Information shown:
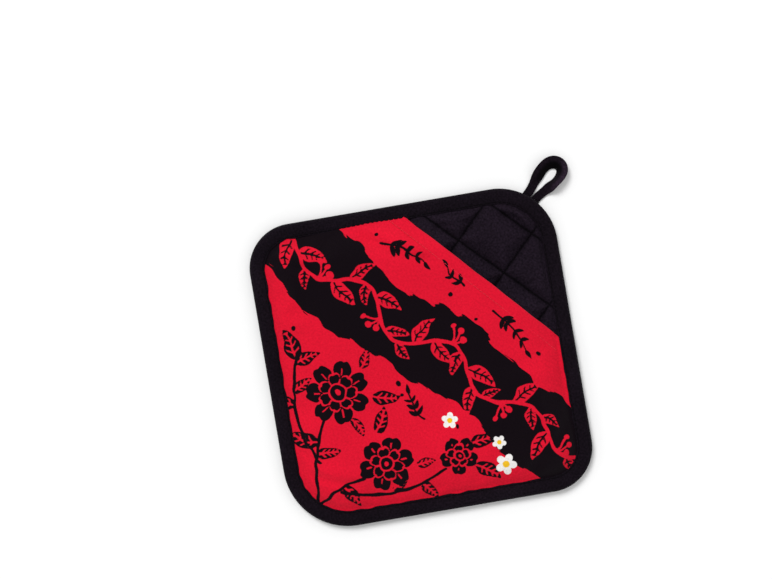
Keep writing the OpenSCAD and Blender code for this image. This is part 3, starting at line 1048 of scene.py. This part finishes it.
def binding():
    """Folded tape round the edge, rolled at its outside and drawn down by its stitches."""
    points, normals = rim(1.0)
    n = len(points)
    s = np.cumsum(np.r_[0, np.linalg.norm(np.diff(points, axis=0), axis=1)])
    period = s[-1] + 1.0
    turning = np.linalg.norm(np.roll(normals, -3, 0) - np.roll(normals, 3, 0), axis=1) > 0.01
    turning = np.convolve(np.r_[turning[-8:], turning, turning[:8]].astype(float), np.ones(17) / 17, "valid")
    stitch = np.cos(2 * np.pi * s / (period / round(period / STITCH_PITCH)))
    broad = smooth_noise(s, 26, period)
    pucker = smooth_noise(s, 6.5, period) + 0.6 * smooth_noise(s, 3.4, period)
    edge_wave = smooth_noise(s, 14, period) * 0.35
    back_pucker = smooth_noise(s, 6.0, period)
    away = 1 - ease((points[:, 1] - 100) / 12)
    drawn = np.array([0, CLOTH_INSET, 3.4, 4.4, 5.4, 6.0, 6.4, 7.4, 8.3, 8.8, 9.2, 10.0, 11.0])
    tops = under_binding(*np.moveaxis(points[:, None] - normals[:, None] * drawn[:, None], -1, 0)) + LEAF
    rings = []
    for i in range(n):

        def flat_top(a, row=tops[i]):
            return float(np.interp(a, drawn, row))

        lift = (0.14 + 0.30 * turning[i]) * max(-0.4, pucker[i])
        edge = BINDING_W + edge_wave[i] * 0.8
        hump = 0.45 * away[i]
        profile = binding_front(edge, lift, broad[i], stitch[i], flat_top)
        profile += binding_roll(profile[-1][1], TAPE_UNDER - hump)
        profile += binding_back(edge, hump, back_pucker[i], away[i]) + binding_inside(flat_top)
        p = np.array(profile)
        plan = points[i] - normals[i] * p[:, :1]
        rings.append(np.column_stack([plan, p[:, 1]]))
    m = len(rings[0])
    pts, faces = tube(rings, closed=True)
    girth = np.r_[0, np.cumsum(np.linalg.norm(np.diff(rings[0], axis=0), axis=1))]
    flat = np.column_stack([np.repeat(s, m), np.tile(girth, n), np.zeros(n * m)])
    return mesh("edge_binding_tape", pts, faces, flat=flat), points, normals


binding_piece, rim_points, rim_normals = binding()
dress(binding_piece, black_tape, "edge_binding")


# ---- Hanging loop ----

hinge = np.array(frame["joints"][0]["pos_m"]) * 1000
tape_t = high("loop_tab")[2] - low("loop_tab")[2]
ROOT_SPACING, ROOT_W, TAPE_W = 6.2, 5.8, 9.0
LOOP_LENGTH, LOOP_SPREAD, LOOP_LEAN = 27, 9, 2
LEFT_LEAN, RIGHT_LEAN = 60, 27
FLAT_RUN, TURN_RUN = 6, 10
TAPE_CLEAR = low("hanging_loop")[2]
TAPE_CUT = 72


def loop_far(t):
    """How far out the tape is, as a share of the loop's length. t runs from 0 to 1 along the tape."""
    return (1 - math.cos(2 * math.pi * t)) / 2


SPREAD_PEAK = math.sin(math.radians(120)) * loop_far(1 / 3)


def loop_plan(t):
    """Where the tape's middle runs: a drop that leans to the right."""
    x = hinge[0] + LOOP_LEAN * loop_far(t) - ROOT_SPACING / 2 * math.cos(math.pi * t)
    x = x - LOOP_SPREAD / 2 * math.sin(2 * math.pi * t) * loop_far(t) / SPREAD_PEAK
    return np.array([x, hinge[1] + LOOP_LENGTH * loop_far(t)])


def tape_shade(t, a, b):
    """Painted shade inside the loop's bend, and a painted highlight along its upper edge, most at the right.
    a and b are places across the tape and through it, a from -1 to 1."""
    # Painted shade inside the bend
    inside = 1.15 * ease((0.35 - a) / 0.4) * (b < 0) * (1 - 0.7 * ease((t - 0.58) / 0.12))
    # Painted highlight along the upper edge, strongest on the right strand
    painted_light = (0.35 + 2.2 * ease((t - 0.46) / 0.12)) * ease((a + 0.1) / 0.6)
    return inside - painted_light


def flattened(w, h, power_w, power_h, n):
    """Points round a flat oval, w and h being its half width and half thickness."""
    turns = [(math.cos(q), math.sin(q)) for q in np.linspace(0, 2 * math.pi, n, endpoint=False)]
    return [
        (w * math.copysign(abs(c) ** power_w, c), h * math.copysign(abs(s) ** power_h, s)) for c, s in turns
    ]


def tape_section(w, h, bulge, wobble):
    """Points round the tape, across it and through it. w and h are half its width and thickness."""
    section, face = [], 0.4 * h
    for a, b in flattened(w, h, 0.42, 0.55, 28):
        seam = 0.18 * bell(a - 0.62 * w, 0.45)
        belly = 0.12 * math.cos(a / w * math.pi * 0.5) * bulge
        ridge = 0.75 * bulge * bell(a - 0.25 * w, 1.5) * (b < -face)
        b += math.copysign(1, b) * (belly - seam) * (abs(b) > face)
        section.append((a, b - ridge + wobble * bulge * (a / w)))
    return section


def hanging_loop():
    """One folded tape, flat at its roots and on edge round the bend, with its raw fold sewn shut."""
    n = 150
    rings, flat, shade = [], [], []
    wobble = smooth_noise(np.linspace(0, 70, n + 1), 16) * 0.18
    for i in range(n + 1):
        t, e = i / n, 0.002
        d = loop_plan(min(1, t + e)) - loop_plan(max(0, t - e))
        d = np.array([0.0, 1.0]) if t < e else np.array([0.0, -1.0]) if t > 1 - e else d / np.linalg.norm(d)
        flatness = 1 - ease((LOOP_LENGTH * loop_far(t) - FLAT_RUN) / TURN_RUN)
        standing = LEFT_LEAN + (RIGHT_LEAN - LEFT_LEAN) * t + 20 * bell(t - 0.47, 0.14)
        lean = math.radians(standing + (90 - standing) * flatness)
        w = (TAPE_W + (ROOT_W - TAPE_W) * flatness) / 2
        out = np.array([-d[1], d[0]])
        across = np.array([*(out * math.sin(lean)), math.cos(lean)])
        through = np.array([*(out * math.cos(lean)), -math.sin(lean)])
        h = tape_t / 2
        p = loop_plan(t)
        middle = np.array([p[0], p[1], TAPE_CLEAR + w * math.cos(lean) + h * math.sin(lean)])
        section = tape_section(w, h, 1 - flatness, wobble[i])
        rings.append(np.array([middle + a * across + b * through for a, b in section]))
        flat.append([(t * TAPE_CUT, a, 0) for a, b in section])
        shade.append([(1 - flatness) * tape_shade(t, a / w, b) for a, b in section])

    def end_ring(ring, angle):
        """The roots end in a half round, about the line that the loop folds on."""
        centre, a = ring.mean(0), math.radians(angle)
        return centre + (ring - centre) * [1, 1, math.cos(a)] - [0, tape_t / 2 * math.sin(a), 0]

    first = [end_ring(rings[0], a) for a in (82, 55, 28)]
    final = [end_ring(rings[-1], a) for a in (28, 55, 82)]
    points, faces = tube(first + rings + final)
    flat = np.concatenate([flat[0]] * 3 + flat + [flat[-1]] * 3)
    shade = np.concatenate([shade[0]] * 3 + shade + [shade[-1]] * 3)
    return mesh("hanging_loop_tape", points, faces, values={"crease": shade}, flat=flat)


dress(hanging_loop(), black_tape, "hanging_loop", "loop")


def tape_end(x0, x1, y0, y1, z0, z1):
    """A flat end of tape with soft sides, drawn in by its stitches."""
    rings, along = [], 13
    for j in range(along + 1):
        v = j / along
        y = y0 + (y1 - y0) * v
        ends = min(1, v * 9 + 0.05) ** 0.5
        half_w = (x1 - x0) / 2 * (0.93 + 0.07 * ends)
        half_h = (z1 - z0) / 2 * (0.45 + 0.55 * ends)
        ring = []
        for a, b in flattened(half_w, half_h, 0.35, 0.45, 20):
            drawn_in = bell(abs(a) - half_w + 1.2, 0.6) * 0.14
            ring.append(((x0 + x1) / 2 + a, y, (z0 + z1) / 2 + b * (1 - drawn_in)))
        rings.append(np.array(ring))
    return tube(rings)


def loop_tab():
    """The tape's two ends side by side on the back of the binding, a hair short of the loop's roots."""
    lo, hi = low("loop_tab"), high("loop_tab")
    middle, outer = (lo[0] + hi[0]) / 2, low("hanging_loop")[1] - 0.08
    points, faces = join([
        tape_end(lo[0], middle - 0.06, lo[1] + 0.5, outer, lo[2] + 0.02, hi[2] - 0.03),
        tape_end(middle + 0.06, hi[0], lo[1], outer, lo[2] + 0.02, hi[2] - 0.03),
    ])
    return mesh("loop_tab_tape", points, faces, flat=points)


dress(loop_tab(), black_tape, "loop_tab")


# ---- Stitches ----

# How far along a stitch, and how thick it is there
STITCH_SHAPE = ((0, 0.45), (0.1, 0.85), (0.5, 1.05), (0.9, 0.85), (1, 0.45))


def stitches(name, seams, pitch=STITCH_PITCH, length=2.7, r=THREAD_R, arch=0.12):
    """One mesh of separate stitches. Each seam is (path, up), up being the way it stands out of the cloth."""
    parts, flat = [], []
    around = 2 * math.pi * np.arange(6) / 6
    for path, up in seams:
        path, up = np.asarray(path, float), np.array(up, float)
        s = np.r_[0, np.cumsum(np.linalg.norm(np.diff(path, axis=0), axis=1))]

        def on_path(at):
            return np.array([np.interp(at, s, path[:, i]) for i in range(3)])

        count = int((s[-1] - 1) / pitch)
        begin = (s[-1] - count * pitch) / 2
        for k in range(count):
            start = begin + k * pitch + (pitch - length) / 2 + rng.uniform(-0.12, 0.12)
            lean = rng.uniform(-0.12, 0.12)
            rings = []
            for q, size in STITCH_SHAPE:
                at = start + q * length
                d = on_path(at + 0.4) - on_path(at - 0.4)
                d /= np.linalg.norm(d) + 1e-9
                side = np.cross(d, up)
                side /= np.linalg.norm(side) + 1e-9
                c = on_path(at) + up * arch * (math.sin(math.pi * q) - 0.4) + side * lean * (q - 0.5) * 2
                rings.append([c + r * size * (side * math.cos(w) + up * 0.85 * math.sin(w)) for w in around])
                flat += [(at, w, 0) for w in around]
            parts.append(tube(rings))
    points, faces = join(parts)
    return mesh(name, points, faces, flat=flat)


def quilting_paths(surface, edge, lift):
    """The quilting lines on one face, cut where they reach the binding."""
    seams = []
    for first, pitch, way in ((QUILT_X, PITCH_X, 0), (QUILT_Y, PITCH_Y, 1)):
        for k in range(-4, 5):
            at = first + k * pitch
            if abs(at) >= QUILT_LIMIT:
                continue
            t = np.arange(-130, 130, 0.5)
            x, y = (np.full(len(t), at), t) if way == 0 else (t, np.full(len(t), at))
            inside = inset(x, y) > edge
            x, y = x[inside], y[inside]
            px, py, pz = surface(x.astype(float), y.astype(float))
            seams.append((np.column_stack([px, py, pz + lift]), (0, 0, 1 if lift > 0 else -1)))
    return seams


front_quilting = stitches("quilting_stitches_front", quilting_paths(lining_surface, SEAM + 1, 0.16))
dress(front_quilting, black_thread, "quilting_thread_front")
back_quilting = stitches("quilting_stitches_back", quilting_paths(back_surface, SEAM + 4, -0.14), r=0.3)
dress(back_quilting, black_thread, "quilting_thread_back")


def binding_seams():
    """The binding's seam on the front and on the back, where it stops at each side of the loop's tab."""
    clear_of_tab = 0.8
    closed = np.r_[np.arange(len(rim_points)), 0]
    plan = (rim_points - rim_normals * STITCH_INSET)[closed]
    front = np.column_stack([plan, under_binding(*plan.T) + LEAF - 0.02])
    back = np.column_stack([plan, np.full(len(closed), TAPE_UNDER + 0.02)])
    (x0, y0, _), (x1, _, _) = low("loop_tab") - clear_of_tab, high("loop_tab") + clear_of_tab
    clear = ~((plan[:, 0] > x0) & (plan[:, 0] < x1) & (plan[:, 1] > y0))
    order = np.roll(np.arange(len(closed) - 1), -int(np.nonzero(~clear[:-1])[0].max()) - 1)
    return front, back[order[clear[:-1][order]]]


front_seam, back_seam = binding_seams()
front_binding = stitches("binding_stitches_front", [(front_seam, (0, 0, 1))], r=0.32)
dress(front_binding, black_thread, "binding_thread_front")
back_binding = stitches("binding_stitches_back", [(back_seam, (0, 0, -1))], r=0.3)
dress(back_binding, black_thread, "binding_thread_back")


def mouth_seam():
    """The topstitching that holds the hem, before the mouth is set askew."""
    x = np.arange(-75, 75.1, 0.5)
    y = np.full(len(x), (low("mouth_thread")[1] + high("mouth_thread")[1]) / 2)
    inside = inset(x, y) > SEAM + 0.2
    x, y = x[inside], y[inside]
    return np.column_stack([x, y, pocket_layer(x, y, POCKET_EDGE, POCKET_TOP) + 0.08])


mouth_stitches = stitches("mouth_stitches", [(mouth_seam(), (0, 0, 1))], pitch=2.6, length=2.3, r=0.28)
tilt_mouth(mouth_stitches)
dress(mouth_stitches, red_thread, "mouth_thread")


def tab_seams():
    """The box of stitches that holds the loop's tab."""
    (x0, y0, _), (x1, y1, _) = low("loop_thread") + 0.35, high("loop_thread") - 0.35
    z = low("loop_tab")[2] + 0.1
    corners = [(x0, y0, z), (x1, y0, z), (x1, y1, z), (x0, y1, z)]
    q = np.linspace(0, 1, 20)[:, None]
    sides = zip(corners, corners[1:] + corners[:1])
    return [(np.array(a) * (1 - q) + np.array(b) * q, (0, 0, -1)) for a, b in sides]


tab_stitches = stitches("loop_stitches", tab_seams(), pitch=2.2, length=1.9, r=0.26, arch=0.05)
dress(tab_stitches, black_thread, "loop_thread")


# ---- Floor, light, camera ----

FLOOR_HALF, FLOOR_Z = 4, -0.0002
floor_data = bpy.data.meshes.new("floor")
floor_corners = [(x * FLOOR_HALF, y * FLOOR_HALF, FLOOR_Z) for x, y in ((-1, -1), (1, -1), (1, 1), (-1, 1))]
floor_data.from_pydata(floor_corners, [], [(0, 1, 2, 3)])
paper = bpy.data.materials.new("floor")
paper.use_nodes = True
paper_inputs = paper.node_tree.nodes["Principled BSDF"].inputs
paper_inputs["Base Color"].default_value = (0.98, 0.98, 0.98, 1)
paper_inputs["Roughness"].default_value = 1
paper_inputs["Specular IOR Level"].default_value = 0
floor_data.materials.append(paper)
place("floor", floor_data)

world = bpy.data.worlds.new("studio")
bpy.context.scene.world = world
world.use_nodes = True
world_inputs = world.node_tree.nodes["Background"].inputs
world_inputs["Color"].default_value = (1, 1, 1, 1)
world_inputs["Strength"].default_value = 0.63

TURN = math.radians(35.3)
sun = bpy.data.lights.new("key", "SUN")
sun.energy, sun.angle = 1.65, math.radians(24)
# From above and a little left in the view, 56 degrees up
place("key", sun).rotation_euler = (math.radians(34), 0, TURN - math.radians(146))

VIEW_WIDTH = 0.5013
camera = bpy.data.cameras.new("camera")
camera.lens, camera.sensor_width = 100, 36
camera_object = place("camera", camera)
camera_object.location = (-0.044, 0.023, VIEW_WIDTH * camera.lens / camera.sensor_width)
camera_object.rotation_euler = (0, 0, TURN)
bpy.context.scene.camera = camera_object
bpy.context.scene.view_settings.view_transform = "Standard"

Aim:
Restate the first line and every line after it, word for word, stopping once the line with "return float(np.interp(a, drawn, row))" is done.

Right answer:
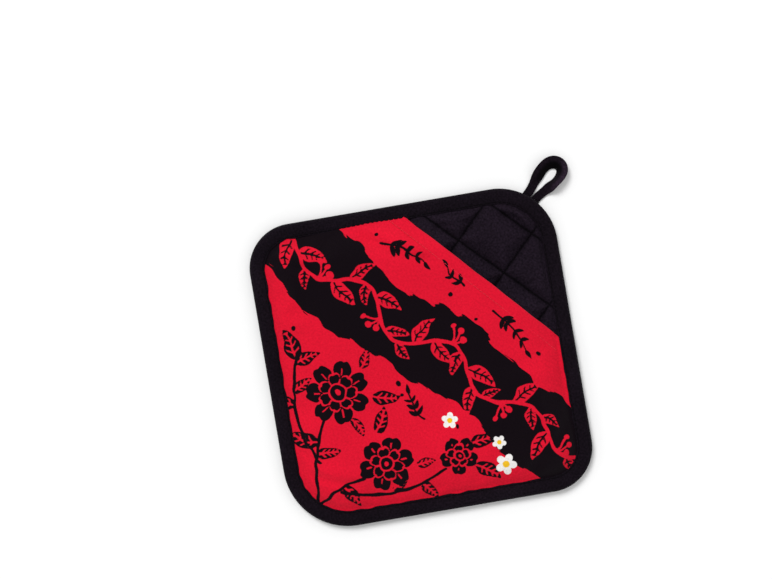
Keep writing the OpenSCAD and Blender code for this image. This is part 3, starting at line 1048 of scene.py. This part finishes it.
def binding():
    """Folded tape round the edge, rolled at its outside and drawn down by its stitches."""
    points, normals = rim(1.0)
    n = len(points)
    s = np.cumsum(np.r_[0, np.linalg.norm(np.diff(points, axis=0), axis=1)])
    period = s[-1] + 1.0
    turning = np.linalg.norm(np.roll(normals, -3, 0) - np.roll(normals, 3, 0), axis=1) > 0.01
    turning = np.convolve(np.r_[turning[-8:], turning, turning[:8]].astype(float), np.ones(17) / 17, "valid")
    stitch = np.cos(2 * np.pi * s / (period / round(period / STITCH_PITCH)))
    broad = smooth_noise(s, 26, period)
    pucker = smooth_noise(s, 6.5, period) + 0.6 * smooth_noise(s, 3.4, period)
    edge_wave = smooth_noise(s, 14, period) * 0.35
    back_pucker = smooth_noise(s, 6.0, period)
    away = 1 - ease((points[:, 1] - 100) / 12)
    drawn = np.array([0, CLOTH_INSET, 3.4, 4.4, 5.4, 6.0, 6.4, 7.4, 8.3, 8.8, 9.2, 10.0, 11.0])
    tops = under_binding(*np.moveaxis(points[:, None] - normals[:, None] * drawn[:, None], -1, 0)) + LEAF
    rings = []
    for i in range(n):

        def flat_top(a, row=tops[i]):
            return float(np.interp(a, drawn, row))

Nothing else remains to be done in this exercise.